• _To do_: Reproduce, exactly and in full, only the lines below from the one containing "Keep writing the" through the one containing "pale floor, the".

• _Material provided_:
___

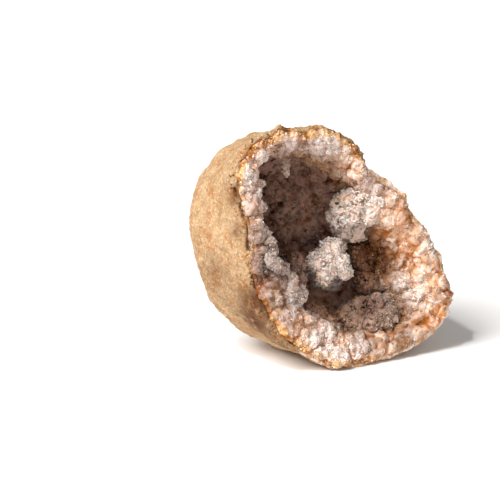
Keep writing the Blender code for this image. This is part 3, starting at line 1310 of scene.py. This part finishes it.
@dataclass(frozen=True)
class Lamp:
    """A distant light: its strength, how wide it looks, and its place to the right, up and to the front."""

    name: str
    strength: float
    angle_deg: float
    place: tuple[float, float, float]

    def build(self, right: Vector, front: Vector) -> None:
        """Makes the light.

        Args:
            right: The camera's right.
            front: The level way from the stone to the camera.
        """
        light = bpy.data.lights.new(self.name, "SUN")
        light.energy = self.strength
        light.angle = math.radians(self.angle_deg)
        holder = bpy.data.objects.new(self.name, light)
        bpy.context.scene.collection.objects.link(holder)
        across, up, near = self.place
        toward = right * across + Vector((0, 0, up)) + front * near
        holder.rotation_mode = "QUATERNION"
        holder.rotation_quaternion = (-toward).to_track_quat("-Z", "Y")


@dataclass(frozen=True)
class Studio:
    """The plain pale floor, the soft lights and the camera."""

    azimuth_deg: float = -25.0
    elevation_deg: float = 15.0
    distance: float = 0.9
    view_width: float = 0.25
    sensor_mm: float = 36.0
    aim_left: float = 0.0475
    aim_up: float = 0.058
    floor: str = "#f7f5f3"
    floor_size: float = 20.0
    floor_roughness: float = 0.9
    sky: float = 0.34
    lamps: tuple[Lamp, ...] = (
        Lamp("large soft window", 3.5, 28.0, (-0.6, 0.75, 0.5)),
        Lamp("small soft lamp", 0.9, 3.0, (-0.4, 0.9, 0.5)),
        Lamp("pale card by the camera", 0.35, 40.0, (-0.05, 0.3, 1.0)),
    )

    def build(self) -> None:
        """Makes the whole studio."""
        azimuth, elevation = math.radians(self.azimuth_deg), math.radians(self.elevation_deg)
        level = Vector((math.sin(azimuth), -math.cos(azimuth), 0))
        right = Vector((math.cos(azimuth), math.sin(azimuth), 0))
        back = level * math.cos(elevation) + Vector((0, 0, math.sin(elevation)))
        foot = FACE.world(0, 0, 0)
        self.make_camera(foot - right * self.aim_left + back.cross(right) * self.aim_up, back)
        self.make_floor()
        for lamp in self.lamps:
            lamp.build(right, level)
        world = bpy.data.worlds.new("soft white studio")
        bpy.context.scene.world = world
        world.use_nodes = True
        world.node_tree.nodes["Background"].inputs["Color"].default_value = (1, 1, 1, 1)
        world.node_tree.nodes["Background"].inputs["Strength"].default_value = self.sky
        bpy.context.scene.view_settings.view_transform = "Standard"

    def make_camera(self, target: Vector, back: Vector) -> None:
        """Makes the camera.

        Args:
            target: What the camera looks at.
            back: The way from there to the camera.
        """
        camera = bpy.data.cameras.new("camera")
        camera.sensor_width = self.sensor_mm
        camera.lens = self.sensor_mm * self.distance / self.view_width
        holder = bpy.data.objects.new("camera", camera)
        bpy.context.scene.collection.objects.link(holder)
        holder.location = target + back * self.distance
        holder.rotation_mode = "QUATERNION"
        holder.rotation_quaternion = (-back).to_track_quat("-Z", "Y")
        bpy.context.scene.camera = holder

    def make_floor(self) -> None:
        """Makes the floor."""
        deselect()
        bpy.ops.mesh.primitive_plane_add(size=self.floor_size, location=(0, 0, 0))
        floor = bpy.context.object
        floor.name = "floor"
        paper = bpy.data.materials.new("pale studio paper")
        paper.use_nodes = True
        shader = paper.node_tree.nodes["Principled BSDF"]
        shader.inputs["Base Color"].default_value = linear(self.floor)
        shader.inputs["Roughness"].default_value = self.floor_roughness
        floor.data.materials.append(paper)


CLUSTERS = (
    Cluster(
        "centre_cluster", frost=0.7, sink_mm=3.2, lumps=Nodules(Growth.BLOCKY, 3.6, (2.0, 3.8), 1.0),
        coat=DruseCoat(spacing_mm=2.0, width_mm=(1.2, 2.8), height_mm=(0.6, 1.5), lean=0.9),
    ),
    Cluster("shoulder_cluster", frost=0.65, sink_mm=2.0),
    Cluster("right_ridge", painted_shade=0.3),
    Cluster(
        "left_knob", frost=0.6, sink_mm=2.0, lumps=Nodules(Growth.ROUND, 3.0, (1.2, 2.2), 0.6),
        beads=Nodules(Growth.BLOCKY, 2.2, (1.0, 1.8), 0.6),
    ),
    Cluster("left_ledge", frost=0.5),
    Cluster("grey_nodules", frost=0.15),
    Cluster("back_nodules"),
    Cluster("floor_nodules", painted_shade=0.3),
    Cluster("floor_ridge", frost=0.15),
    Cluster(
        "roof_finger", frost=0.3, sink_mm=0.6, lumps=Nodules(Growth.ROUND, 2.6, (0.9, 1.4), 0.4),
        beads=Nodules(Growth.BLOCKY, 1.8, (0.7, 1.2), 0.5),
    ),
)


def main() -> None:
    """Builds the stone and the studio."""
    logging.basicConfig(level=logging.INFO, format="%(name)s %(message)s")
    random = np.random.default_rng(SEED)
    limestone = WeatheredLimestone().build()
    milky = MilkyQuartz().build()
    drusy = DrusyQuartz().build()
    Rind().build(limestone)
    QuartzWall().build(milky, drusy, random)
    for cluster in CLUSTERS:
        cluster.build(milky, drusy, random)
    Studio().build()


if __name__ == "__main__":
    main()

___

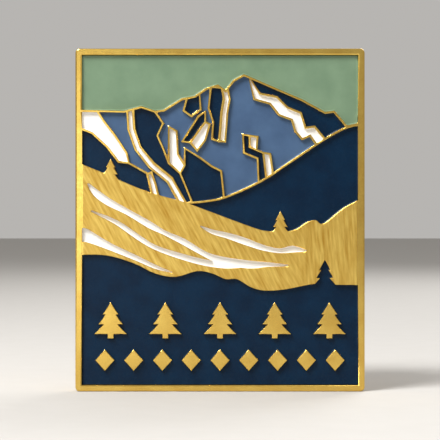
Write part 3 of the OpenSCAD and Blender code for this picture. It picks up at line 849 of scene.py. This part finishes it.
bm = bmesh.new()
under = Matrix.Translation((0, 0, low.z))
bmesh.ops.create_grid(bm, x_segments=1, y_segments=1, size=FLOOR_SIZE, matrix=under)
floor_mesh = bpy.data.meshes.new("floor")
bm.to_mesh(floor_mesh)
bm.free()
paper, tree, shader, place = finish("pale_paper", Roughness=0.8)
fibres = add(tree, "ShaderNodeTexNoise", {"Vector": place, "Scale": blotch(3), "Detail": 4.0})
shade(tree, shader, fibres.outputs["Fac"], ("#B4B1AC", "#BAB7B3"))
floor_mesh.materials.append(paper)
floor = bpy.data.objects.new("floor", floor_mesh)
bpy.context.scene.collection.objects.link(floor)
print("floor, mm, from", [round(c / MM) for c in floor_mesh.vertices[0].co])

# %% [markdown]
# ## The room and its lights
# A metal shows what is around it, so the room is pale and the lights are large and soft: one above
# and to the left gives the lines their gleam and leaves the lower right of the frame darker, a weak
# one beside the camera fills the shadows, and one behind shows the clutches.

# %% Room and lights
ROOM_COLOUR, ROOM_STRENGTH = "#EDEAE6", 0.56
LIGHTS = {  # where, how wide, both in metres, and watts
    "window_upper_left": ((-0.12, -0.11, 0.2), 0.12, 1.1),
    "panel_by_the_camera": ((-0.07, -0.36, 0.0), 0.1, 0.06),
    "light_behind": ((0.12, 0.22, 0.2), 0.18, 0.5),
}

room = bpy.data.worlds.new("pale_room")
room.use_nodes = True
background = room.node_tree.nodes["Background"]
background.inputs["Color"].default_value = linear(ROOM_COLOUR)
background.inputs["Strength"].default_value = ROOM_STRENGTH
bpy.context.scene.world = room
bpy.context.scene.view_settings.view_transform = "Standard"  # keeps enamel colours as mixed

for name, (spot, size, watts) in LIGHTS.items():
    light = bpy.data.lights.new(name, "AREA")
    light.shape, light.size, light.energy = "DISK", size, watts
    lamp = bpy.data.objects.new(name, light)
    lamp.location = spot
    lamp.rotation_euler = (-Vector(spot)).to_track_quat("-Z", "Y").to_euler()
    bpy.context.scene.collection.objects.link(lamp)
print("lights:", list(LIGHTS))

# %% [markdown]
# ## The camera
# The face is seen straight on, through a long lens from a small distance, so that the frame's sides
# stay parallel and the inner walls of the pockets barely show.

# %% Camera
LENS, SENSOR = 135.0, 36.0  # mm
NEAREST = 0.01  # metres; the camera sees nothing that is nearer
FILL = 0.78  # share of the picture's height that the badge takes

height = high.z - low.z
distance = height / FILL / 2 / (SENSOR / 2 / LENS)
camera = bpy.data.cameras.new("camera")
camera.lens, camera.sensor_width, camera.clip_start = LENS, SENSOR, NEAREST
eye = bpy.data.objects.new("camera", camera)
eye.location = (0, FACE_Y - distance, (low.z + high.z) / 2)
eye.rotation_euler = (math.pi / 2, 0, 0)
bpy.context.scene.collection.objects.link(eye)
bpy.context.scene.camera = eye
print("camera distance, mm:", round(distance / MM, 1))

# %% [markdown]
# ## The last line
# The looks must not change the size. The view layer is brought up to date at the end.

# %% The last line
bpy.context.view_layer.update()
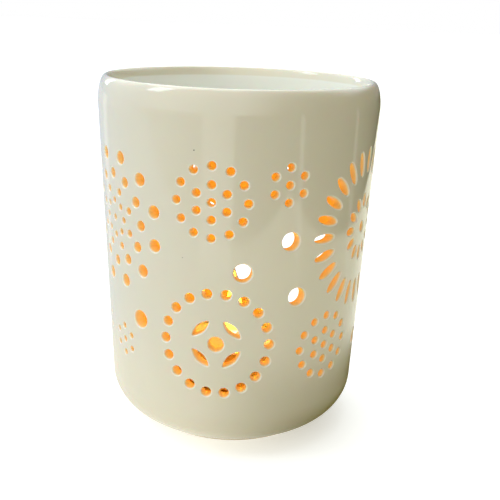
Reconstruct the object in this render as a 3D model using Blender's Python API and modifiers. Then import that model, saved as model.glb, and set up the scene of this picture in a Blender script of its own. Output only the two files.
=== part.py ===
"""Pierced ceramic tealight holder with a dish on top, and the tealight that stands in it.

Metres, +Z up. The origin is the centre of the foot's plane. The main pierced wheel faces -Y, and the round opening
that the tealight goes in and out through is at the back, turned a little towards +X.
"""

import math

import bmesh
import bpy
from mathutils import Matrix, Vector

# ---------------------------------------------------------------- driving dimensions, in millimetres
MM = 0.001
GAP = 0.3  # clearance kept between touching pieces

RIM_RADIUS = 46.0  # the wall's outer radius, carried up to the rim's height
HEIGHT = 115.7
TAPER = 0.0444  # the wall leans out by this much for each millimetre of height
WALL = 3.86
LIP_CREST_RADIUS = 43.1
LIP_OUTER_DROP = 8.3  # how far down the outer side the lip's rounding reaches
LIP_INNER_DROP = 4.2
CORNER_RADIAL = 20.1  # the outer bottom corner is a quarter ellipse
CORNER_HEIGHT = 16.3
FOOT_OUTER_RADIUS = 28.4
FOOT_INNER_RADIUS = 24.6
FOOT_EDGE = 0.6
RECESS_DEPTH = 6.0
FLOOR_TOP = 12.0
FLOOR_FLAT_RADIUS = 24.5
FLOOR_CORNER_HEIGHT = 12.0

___

• _Solution for this problem_:
Keep writing the Blender code for this image. This is part 3, starting at line 1310 of scene.py. This part finishes it.
@dataclass(frozen=True)
class Lamp:
    """A distant light: its strength, how wide it looks, and its place to the right, up and to the front."""

    name: str
    strength: float
    angle_deg: float
    place: tuple[float, float, float]

    def build(self, right: Vector, front: Vector) -> None:
        """Makes the light.

        Args:
            right: The camera's right.
            front: The level way from the stone to the camera.
        """
        light = bpy.data.lights.new(self.name, "SUN")
        light.energy = self.strength
        light.angle = math.radians(self.angle_deg)
        holder = bpy.data.objects.new(self.name, light)
        bpy.context.scene.collection.objects.link(holder)
        across, up, near = self.place
        toward = right * across + Vector((0, 0, up)) + front * near
        holder.rotation_mode = "QUATERNION"
        holder.rotation_quaternion = (-toward).to_track_quat("-Z", "Y")


@dataclass(frozen=True)
class Studio:
    """The plain pale floor, the soft lights and the camera."""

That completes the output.